You know, there's not no resistance.
And so the scene where she approaches Lockjaw is fascinating because it would have been a typical hands up, get over there, get your knees, put this zip tie on your legs.
And instead, yes, we don't have to get into the details, but she sexually humiliates the guy, which also then sets up another sort of interesting dynamic in terms of relationships, because you're going to have that relationship between Lockjaw and Perfidia, which is a white man and a black woman.
And then you're going to set up the relationship that's already existed before the movie starts between the Leonardo Caprio's character and Pat and Perfidia as well.
And it's the dichotomy between Lockjaw and Pat in terms of what they represent of the white person, white male in this country, I thought was interesting too to unpack in terms of the political station of that.
Does that make sense?
Yeah, it does.
And there's a lot here.
I think when it comes, I think one of the most glaring flaws in this movie for me is the portrayal of Perfidia Beverly Hills.
I do not think that there is enough time spent with her to understand her motivations.
There's like a very aggressive sexuality that is mixed with revolutionary fervor.
And that actually is an accurate portrayal of what happens in revolutionary movements.
There is an old saying, and I'm going to butcher it right now, but it's that fucking is the same as firing a gun, right?

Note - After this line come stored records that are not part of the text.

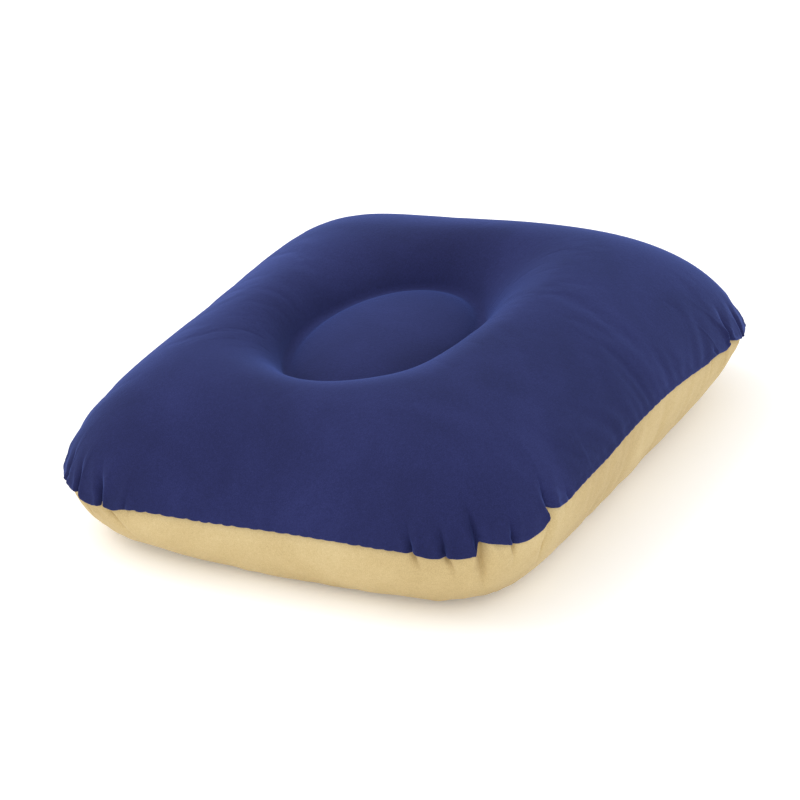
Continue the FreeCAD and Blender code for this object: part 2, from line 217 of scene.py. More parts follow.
class Edge:
    """What happens along the seam: puckers, sag of the blue edge and its small scallops."""

    def __init__(self, angle):
        self.s, self.total = edge_distance(angle)
        rng = np.random.default_rng(11)
        self.puckers = []
        fine = np.arange(0, self.total, 0.25)
        sag = np.zeros_like(fine)
        calm = np.ones_like(fine)
        for degrees, corner in CORNERS.items():
            start = edge_distance(np.array([math.radians(degrees)]))[0][0]
            off = wrapped(fine - start, self.total)
            xs, ys = zip(*corner["sag"])
            sag += rounded(off, xs, ys)
            first, last = corner["puckers"][0][0], corner["puckers"][-1][0]
            calm *= 1 - smooth(off, first - 14, first + 2) * (1 - smooth(off, last - 2, last + 12))
            for place, *rest in corner["puckers"]:
                self.puckers.append((start + place, *rest))
        # scallops of the straight runs, largest on the -X end, with a small pucker at each of their cusps
        turn = np.interp(fine, self.s, angle)
        size = 0.45 + 0.75 * near_angle(turn, 165, 28) - 0.12 * near_angle(turn, 285, 30)
        scallops = np.zeros_like(fine)
        place = 0.0
        while place < self.total - 6:
            period = rng.uniform(*SCALLOP_LENGTH)
            amount = rng.uniform(*SCALLOP_SIZE) * np.interp(place, fine, size)
            t = (fine - place) / period
            inside = (t >= 0) & (t < 1)
            scallops[inside] = amount * (np.abs(np.sin(np.pi * t[inside])) ** 0.7 - 0.62)
            here = np.interp(place, fine, calm)
            if here > 0.15:
                reach = rng.uniform(2.5, 4.5)
                self.puckers.append((place, 0.3 * amount * here, 1.3, 1.3, reach, 0.0, 0.0))
            place += period
        total = sag + scallops * (0.12 + 0.88 * calm)
        kernel = np.exp(-np.linspace(-2.2, 2.2, 9) ** 2)
        total = np.convolve(np.concatenate([total[-4:], total, total[:4]]), kernel / kernel.sum(), "valid")
        self.drop = np.interp(self.s, fine, total, period=self.total)

    def depth(self, h, side=1):
        """How far the sheet is pulled in at height h (mm, same shape as the columns) from the edge."""
        form = ABOVE if side > 0 else BELOW
        pulled = np.zeros(np.broadcast(self.s, h).shape)
        for place, depth, left, right, length, slant, fall in self.puckers:
            x = wrapped(self.s - place - (slant if side > 0 else fall) * h, self.total)
            width = np.where(x < 0, left, right) * 0.8 + 0.10 * h
            fade = np.exp(-(h / (length * form["shorten"])) ** 1.8)
            valley = np.exp(-np.abs(x / width) ** 1.15)
            ridge = np.exp(-((np.abs(x) / width - 2.0) / 1.0) ** 2)
            groove = np.exp(-np.abs(x / (form["narrow"] + 0.02 * h)) ** 1.3)
            section = valley - 0.25 * ridge + form["sharp"] * groove
            pulled = pulled + form["amount"] * depth * fade * section
        return DEEPEST * np.tanh(pulled / DEEPEST)


# ---------------------------------------------------------------- sections
def lerp(a, b, t):
    """The value that is t of the way from a to b."""
    return a + (b - a) * t


def section_rows(angle, side, counts):
    """Rows from the oval weld to the seam, each as its distance from the weld and its height, all per column.

    Also gives the weld's and the rim's places seen from above, and the distance between them.
    """
    corner = np.sin(2 * angle) ** 2
    rim_x, rim_y = outline(angle)
    ring_x = (WELL_X + BAND) * np.cos(angle)
    ring_y = WELL_SHIFT + (WELL_Y + BAND) * np.sin(angle)
    span = np.hypot(rim_x - ring_x, rim_y - ring_y)
    seam = seam_height(angle)
    rows = []
    rise, shoulder = counts
    if side > 0:
        crown, weld = crown_height(angle), TOP_WELD_HEIGHT
        share = CROWN_SHARE + 0.006 * corner
        turn = EDGE_TURN + math.radians(2.4) * corner
        handle = TOP_HANDLE + 0.004 * corner
        end = span
        for k in range(rise):
            t = lerp(WALL_LEAN, np.pi / 2, k / rise)
            rows.append((share * span * (1 - np.cos(t) / np.cos(WALL_LEAN)),
                         weld + (crown - weld) * (np.sin(t) - np.sin(WALL_LEAN)) / (1 - np.sin(WALL_LEAN))))
        start_d, start_z = share * span, crown
    else:
        weld = BOTTOM_WELD_HEIGHT
        lift = (0.0056 - 0.0026 * near_angle(angle, 225, 25)) * corner
        share_in, share_out = FLAT_START, FLAT_END + 0.05 * corner
        turn = np.full_like(angle, np.pi / 2)
        handle = BOTTOM_HANDLE - 0.11 * corner
        end = span - BULGE_INSET
        for k in range(rise):
            t = lerp(WALL_LEAN, np.pi / 2, k / rise)
            rows.append((share_in * span * (1 - np.cos(t) / np.cos(WALL_LEAN)),
                         weld - weld * (np.sin(t) - np.sin(WALL_LEAN)) / (1 - np.sin(WALL_LEAN))))
        for k in range(FLAT_ROWS):
            t = k / FLAT_ROWS
            rows.append((lerp(share_in, share_out, t) * span, lift * t ** 2))
        start_d, start_z = share_out * span, lift
    reach = end - start_d
    climb = np.abs(start_z - seam)
    corner_d = np.maximum(reach - climb / np.tan(turn), 0.15 * reach)
    for k in range(shoulder + 1):
        t = k / shoulder
        t = t + 0.10 * np.sin(np.pi * t) * t            # closer rows near the seam
        b1, b2, b3 = 3 * (1 - t) ** 2 * t, 3 * (1 - t) * t * t, t ** 3
        d = b1 * handle * corner_d + b2 * (reach + handle * (corner_d - reach)) + b3 * reach
        z = b2 * (climb - handle * climb) + b3 * climb
        rows.append((start_d + d, start_z - side * z))
    return rows, (ring_x, ring_y), (rim_x, rim_y), span


def unit(v):
    """The vectors brought to a length of one."""
    return v / np.linalg.norm(v, axis=-1, keepdims=True)


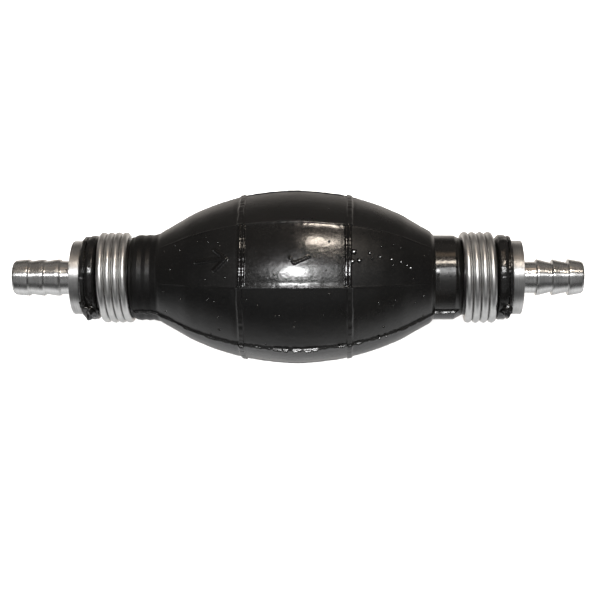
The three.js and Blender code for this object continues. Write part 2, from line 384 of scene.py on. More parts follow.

And that there is so much in terms of like sexual politics, sexual liberation.
There is a really uncomfortable, inextricable relationship between violence and sex that sometimes our culture deals with, but they don't really.
Like we don't like to get near that.
So it makes sense that these things are taking place.
But what I think it also makes apparent are a couple of things.
One, the French 75, they don't have a plan.
Like at no point in the beginning of the movie, when we're talking about this revolutionary group, the French 75, their plans are to do things in the moment, but we never have an actual discussion about what their revolution would create.